We will never know for sure, but what do you think, who else could this Theophilus be?

Also very important to note here is the reasoning for writing this gospel, indicating that there were clearly already other accounts that existed.  Luke states he is concerned with accuracy and the truth. But does that mean that Luke is a more truthful account, or more accurate? Luke must think it is, but how accurate can eye witness accounts be, since scholars regularly agree Luke had not actually met Jesus, and that he was almost certainly not one of the disciples.  Luke, when combined with the other gospels, offers us a fuller truth, but not necessarily a more accurate one.  Certainly something to think about, what do you think?


verses 5-25

Right away Luke attends to attempting to be more accurate, setting us up with a specific time frame (the time of Herod) and the specifics of the first character of the Gospel, Zechariah, telling us exactly what presitly clan he came from, and then introducing us to his wife.

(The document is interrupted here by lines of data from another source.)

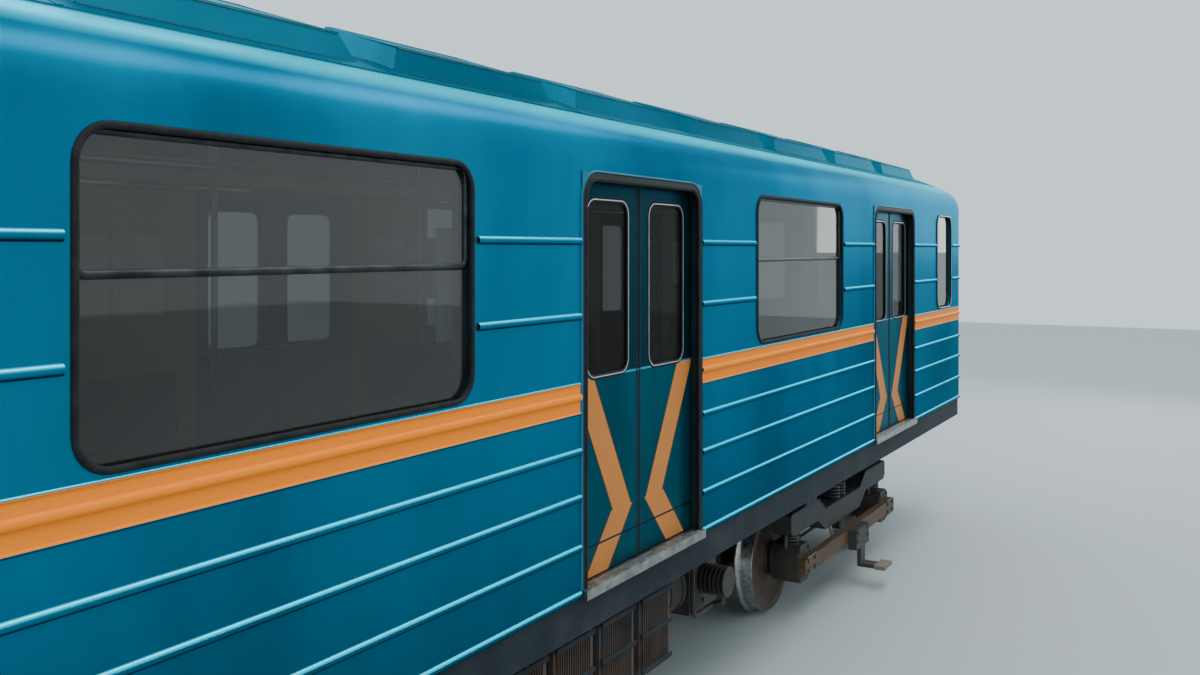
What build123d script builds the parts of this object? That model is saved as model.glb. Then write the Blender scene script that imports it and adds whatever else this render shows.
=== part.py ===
"""Metro car: a full-size four-door underground railway car without a cab, both ends alike.

Millimetres. +X runs along the car towards its front end, +Y to its left, +Z up. The origin is on the
floor under the middle of the car, at the height of the wheel flanges' tips.
"""

import math
import os

from build123d import *

# Rails and height datum
FLANGE_DEPTH = 28
RAIL = FLANGE_DEPTH
GAUGE = 1520

# Body shell, outside sizes
BODY_LENGTH = 18770
BODY_WIDTH = 2700
SKIN_RAISE = 1160
WALL_HEIGHT = 1930
SHOULDER_RAISE = 40
CANT_RADIUS = 250
ROOF_RISE = 510
WALL = 120
END_WALL = 90
END_CORNER_CUT = 32

# How far a cut runs past a face, and a joined piece into its neighbour
OVERRUN = 1

# Sides that stand for a round outline: wheels, other round pieces, thin rods, and corners of openings
WHEEL_FLAT_COUNT = 36
BAR_FLAT_COUNT = 24
ROD_FLAT_COUNT = 6
SPRING_FLAT_COUNT = 8
CORNER_CHORD_COUNT = 3

# Doorways and their sliding leaves
DOOR_COUNT = 4
END_BAY_LENGTH = 2515
DOORWAY_WIDTH = 1210
DOORWAY_CORNER = 100
PORTAL_RIM = 30
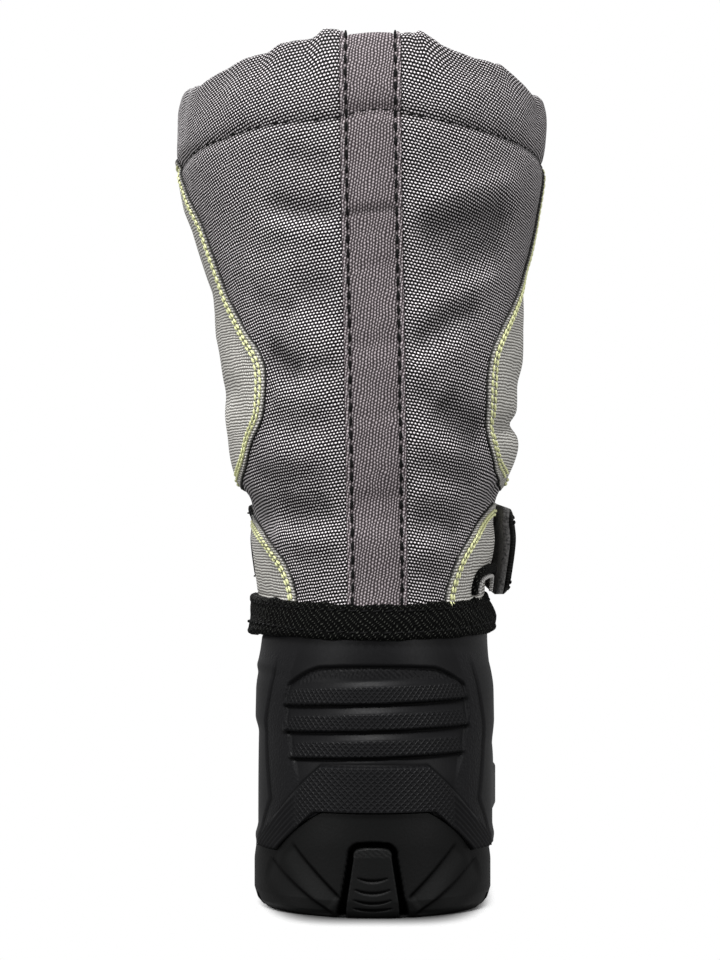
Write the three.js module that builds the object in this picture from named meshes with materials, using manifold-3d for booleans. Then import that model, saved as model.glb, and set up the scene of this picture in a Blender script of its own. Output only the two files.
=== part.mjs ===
// A child's right snow boot, standing empty on its sole.
// Millimetres, +Z up, toe towards -Y, the wearer's inner side towards +X.
// The origin is on the floor, in the middle of the heel's flat spot.
import * as THREE from "three";
import { mergeVertices } from "three/addons/utils/BufferGeometryUtils.js";
import Module from "manifold-3d";

const wasm = await Module();
wasm.setup();

// ---------------------------------------------------------------- driving sizes

const LENGTH = 208; // back of the heel to the tip of the toe
const HEEL_BACK_Y = 34; // back of the heel, behind the origin
const COLLAR_HEIGHT = 249.5; // top of the collar at the back

const GAP = 0.3; // clearance between pieces that meet
const SHELL_WALL = 2.7;
const UPPER_WALL = 4; // fabric, insulation and lining together
const INSOLE_THICKNESS = 4;
const INSOLE_PLAY = 0.8; // the insole lies loose in the upper

const HEEL_ROUND = { length: 36, fullness: 2 }; // how the plan rounds in at the heel
const TOE_ROUND = { length: 50, fullness: 2.3 }; // and, more bluntly, at the toe
const TOE_TIP_Z = 30; // height of the foremost point of the toe
// Heights over which the foot's width and its front line turn into the leg's.
const ANKLE = { widthFrom: 62, widthTo: 92, frontFrom: 92, frontTo: 104 };

const TAPE_WIDTH = 10.3;
const TAPE_THICKNESS = 1.6;
const SHELL_ABOVE_TAPE = 6; // the shell's edge stands this far above the tape's lower edge

const TOE_SPRING = { from: 165, rise: 10 }; // the tread lifts from here to the toe
const LUG_DEPTH = 4;
const GROOVE_WIDTH = 4.6;

const COLUMNS = 44; // points round the boot in each ring

// Plan of the foot: middle and half width, at each distance from the back of the heel.
const PLAN = [
  { s: 0, centre: 0, half: 34.4 },
  { s: 40, centre: 0, half: 34.8 },
  { s: 75, centre: -1.2, half: 33.2 },
  { s: 100, centre: -2.0, half: 33.8 },
  { s: 125, centre: -1.2, half: 37.2 },
  { s: 145, centre: -0.3, half: 39.5 },
  { s: 165, centre: 1.5, half: 39.3 },
  { s: 185, centre: 4.0, half: 38.0 },
  { s: 208, centre: 7.0, half: 37.0 },
];

// Top line of the toe and instep: how far forward the foot reaches at each height.
const INSTEP = [
  { z: 30, s: 208 },
  { z: 34, s: 207.6 },
  { z: 38, s: 206.4 },
  { z: 44, s: 203 },
  { z: 49, s: 197.5 },
  { z: 53, s: 190 },
  { z: 56, s: 181 },
  { z: 59, s: 170 },
  { z: 63, s: 157 },
  { z: 69, s: 145 },
  { z: 77, s: 133 },
  { z: 87, s: 122.5 },
  { z: 98, s: 113.5 },
  { z: 115, s: 103 },
  { z: 145, s: 90 },
  { z: 230, s: 60 },
];

// Sections of the leg: reach to the inner and outer side, back and front line, and lean of the back seam.
const LEG = [
  { z: 0, inner: 34.4, outer: 34.4, back: 0.0, front: 206.6, lean: 0 },
  { z: 15, inner: 34.6, outer: 34.8, back: 0.0, front: 207.4, lean: 0 },
  { z: 30, inner: 34.4, outer: 35.2, back: 0.0, front: 208.0, lean: 0 },
  { z: 45, inner: 34.4, outer: 35.4, back: 0.6, front: 200.0, lean: 0 },
  { z: 60, inner: 34.8, outer: 35.4, back: 1.8, front: 168.0, lean: 0 },
  { z: 75, inner: 34.8, outer: 34.6, back: 3.6, front: 136.0, lean: -0.3 },
  { z: 88, inner: 34.9, outer: 34.0, back: 5.2, front: 121.6, lean: -0.6 },
  { z: 92, inner: 35.2, outer: 34.0, back: 5.4, front: 118.2, lean: -0.7 },
  { z: 106, inner: 36.8, outer: 35.6, back: 4.6, front: 109.6, lean: -0.6 },
  { z: 113, inner: 36.4, outer: 35.2, back: 5.4, front: 107.2, lean: -0.5 },
  { z: 121, inner: 40.2, outer: 37.6, back: 4.4, front: 107.6, lean: -0.4 },
  { z: 130, inner: 43.0, outer: 41.2, back: 3.0, front: 108.6, lean: -0.3 },
  { z: 150, inner: 44.9, outer: 42.8, back: 2.0, front: 109.4, lean: 0 },
  { z: 164, inner: 46.8, outer: 44.4, back: 1.6, front: 110.8, lean: 0.2 },
  { z: 179, inner: 49.6, outer: 45.4, back: 1.2, front: 113.0, lean: 0.5 },
  { z: 194, inner: 54.0, outer: 47.4, back: 0.6, front: 116.4, lean: 0.8 },
  { z: 208, inner: 57.8, outer: 50.2, back: 0.2, front: 119.0, lean: 1.0 },
  { z: 223, inner: 60.2, outer: 51.2, back: 0.0, front: 120.6, lean: 1.2 },
  { z: 234, inner: 60.2, outer: 51.6, back: 0.6, front: 119.8, lean: 1.3 },
  { z: 242, inner: 57.4, outer: 49.4, back: 2.0, front: 117.2, lean: 1.3 },
  { z: 250, inner: 54.0, outer: 46.8, back: 4.2, front: 114.0, lean: 1.3 },
];

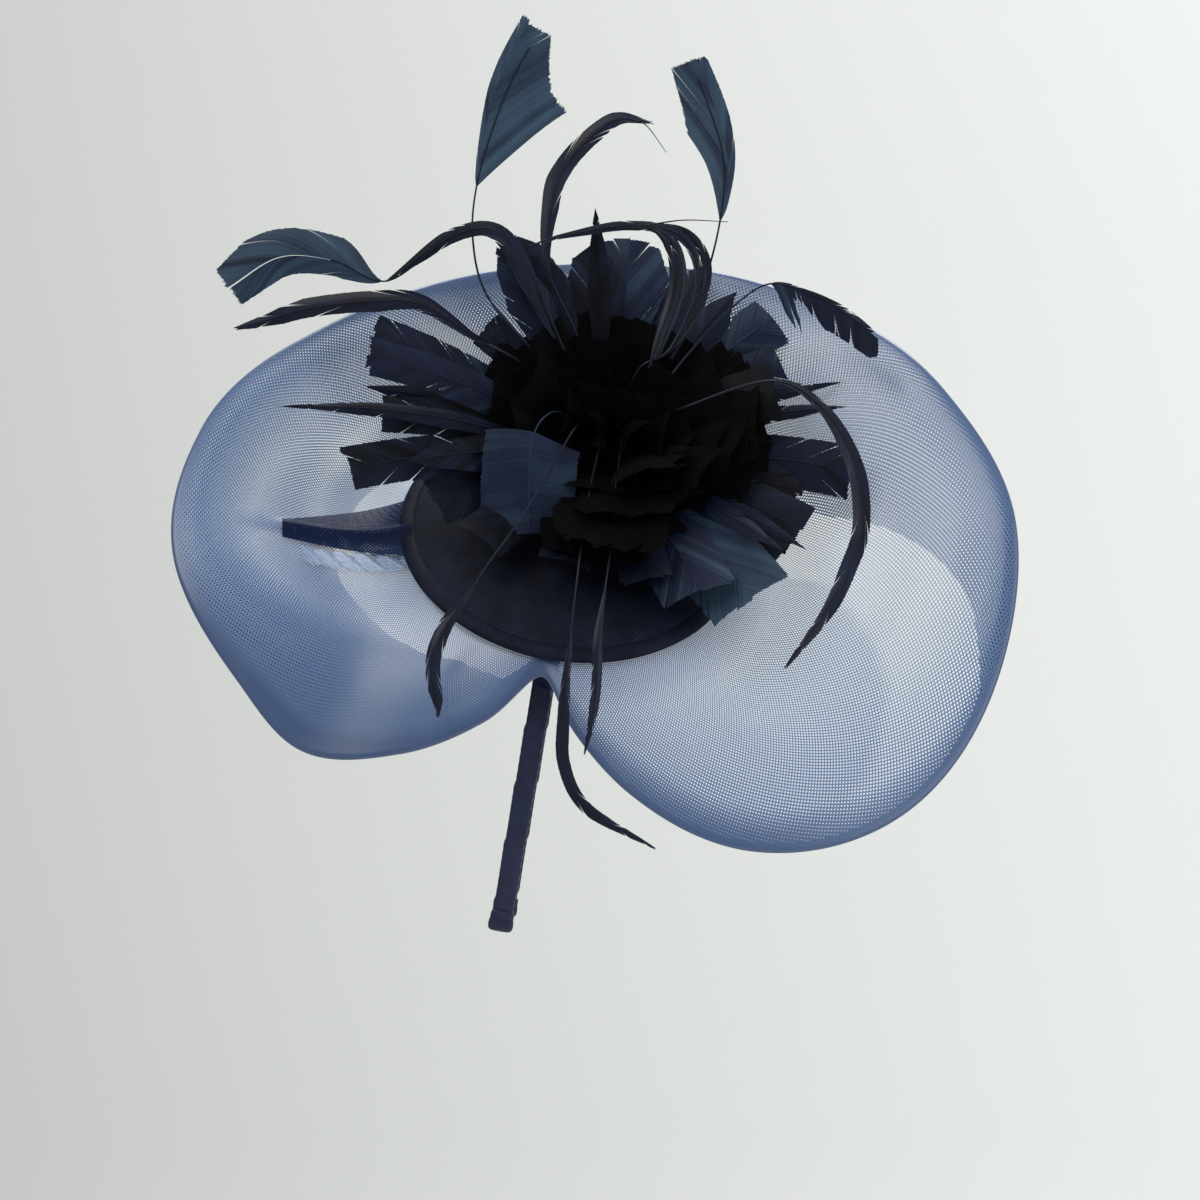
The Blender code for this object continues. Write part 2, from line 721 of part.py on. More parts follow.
def make_petal(name, degrees, elevation, length, half_width, end):
    """Goose petal, trimmed at its end, from the ring of roots around the heart."""
    turn = math.radians(degrees)
    rise = math.radians(elevation)
    out = np.array((math.cos(turn), math.sin(turn), 0.0))
    up = np.array((0.0, 0.0, 1.0))
    elevations, lifts = zip(*ROOT_LIFT)
    root_lift = np.interp(elevation, elevations, lifts) * HEART_RADIUS
    root = ROOT_RING * out + (HEART_HEIGHT + root_lift) * up
    tip = length * MM * (math.cos(rise) * out + math.sin(rise) * up) + HEART_HEIGHT * up
    shares = np.linspace(0, 1, 10)
    arch = PETAL_ARCH * length * MM * np.sin(shares * math.pi)
    route = root + shares[:, None] * (tip - root) + arch[:, None] * up
    end_width = 0.9 if end == "square" else 0.08
    wide = np.interp(shares, (0, 0.12, 0.4, 0.8, 1), (0, 0.1, 0.85, 1, end_width))
    half_widths = QUILL_RADIUS + wide * (half_width * MM - QUILL_RADIUS)
    half_thickness = QUILL_RADIUS + (VANE_HALF_THICKNESS - QUILL_RADIUS) * np.clip(shares / 0.3, 0, 1)
    sections = vane_sections(route, half_widths, half_thickness, up)
    loft(name, sections, GOOSE_FEATHER, SPRAY_FRAME)


def make_plume(name, half_width, bare_share, points):
    """Long feather on a bare quill, with its vane towards the tip."""
    first = np.array(points[0], dtype=float)
    root = first * (ROOT_RING / MM) / np.linalg.norm(first)
    route = smooth_route((root, *points), 24) * MM + np.array(HEART_CENTRE)
    shares = np.linspace(0, 1, len(route))
    stations = (0, bare_share, bare_share + 0.12, bare_share + 0.3, 0.88, 1)
    wide = np.interp(shares, stations, (0, 0, 0.7, 1, 0.85, 0.1))
    half_widths = QUILL_RADIUS + wide * (half_width * MM - QUILL_RADIUS)
    thinned = np.clip(shares / bare_share, 0, 1)
    half_thickness = QUILL_RADIUS + (VANE_HALF_THICKNESS - QUILL_RADIUS) * thinned
    sections = vane_sections(route, half_widths, half_thickness, np.array((0.0, -1.0, 0.0)))
    loft(name, sections, COQUE_FEATHER, Matrix.Identity(4))


clear_scene()
HAT = new_collection("feathered_cocktail_hat")
NYLON_STRIP = material("nylon_strip", "#20222c", 0.5)
SATIN = material("navy_satin_ribbon", "#1a1f33", 0.35)
SINAMAY = material("navy_sinamay_straw", "#171b2b", 0.6)
FELT = material("black_felt", "#15161c", 0.9)
STEEL = material("millinery_wire", "#3a3d45", 0.4, 0.8)
THREAD = material("navy_thread", "#14182a", 0.6)
CRINOLINE = material("blue_crinoline", "#27488f", 0.3)
GOOSE_FEATHER = material("navy_goose_feather", "#1c2333", 0.5)
COQUE_FEATHER = material("blue_black_coque_feather", "#162029", 0.35)
BLACK_FEATHER = material("black_hackle", "#0d0d14", 0.5)

make_band_core()
make_ribbon_wrap()
make_ribbon_tip("ribbon_tip_left", 1)
make_ribbon_tip("ribbon_tip_right", -1)
for number, offset in enumerate((-STITCH_PITCH, 0, STITCH_PITCH), 1):
    make_band_stitch(f"band_stitch_{number}", offset)
make_base_disc()
make_base_lining()
make_edge_wire()
make_edge_binding()
make_felt_pad()
make_felt_patch()
make_brim()
make_gathering_thread()
make_pleat_tab()
make_feather_mount()
make_heart()
for petal, sizes in PETALS.items():
    make_petal(petal, *sizes)
for plume, sizes in PLUMES.items():
    make_plume(plume, *sizes)
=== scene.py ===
"""Dresses the feathered cocktail hat: crinoline brim, sinamay base, satin band, and feathers barb by barb.

Lengths are in metres in the CAD frame: +X the wearer's front, -Y their right, where the hat sits, +Z up.
"""

import math

import bmesh
import bpy
import numpy as np
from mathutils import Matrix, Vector


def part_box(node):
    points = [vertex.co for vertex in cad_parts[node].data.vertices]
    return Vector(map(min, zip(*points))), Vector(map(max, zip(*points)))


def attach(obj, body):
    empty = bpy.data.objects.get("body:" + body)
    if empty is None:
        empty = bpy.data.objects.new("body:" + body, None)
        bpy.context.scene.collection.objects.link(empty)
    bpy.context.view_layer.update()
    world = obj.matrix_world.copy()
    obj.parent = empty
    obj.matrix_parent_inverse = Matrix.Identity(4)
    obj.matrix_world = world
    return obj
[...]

These 20 verses set the groundwork for the birth of John the Baptist (which we will hear more about in the coming days)  It is really important to note that in 1st century Palestine, John the Baptist was a far more well known figure that Jesus of Nazareth.  This may be why so much of Luke’s gospel is committed to John the Baptist, his nativity story is pretty much just as detailed as Jesus’.  Again, we can’t be sure of Luke’s intention, but it seems like he is really trying to pull in fans of John the Baptist, expanding their universe, giving Jesus some legitimacy by introducing John as a main character. This is common to all the gospels, so clearly John and Jesus were linked, but Luke gives John the Baptist pretty much more time than anyone else.

Theologically a theme is being introduced immediately, the ability of God to do unbelievable things, and that those who were caught up in the gospel narrative, that they were amazed by what was being done, even a priest is in awe of God at work.


  1. What theological implications do you see in started the Gospel with John the Baptist’s parents.
  2. How would you start your own gospel account?
  3. What does the story of Zechariah and Elizabeth tell you about the way God moves in the world?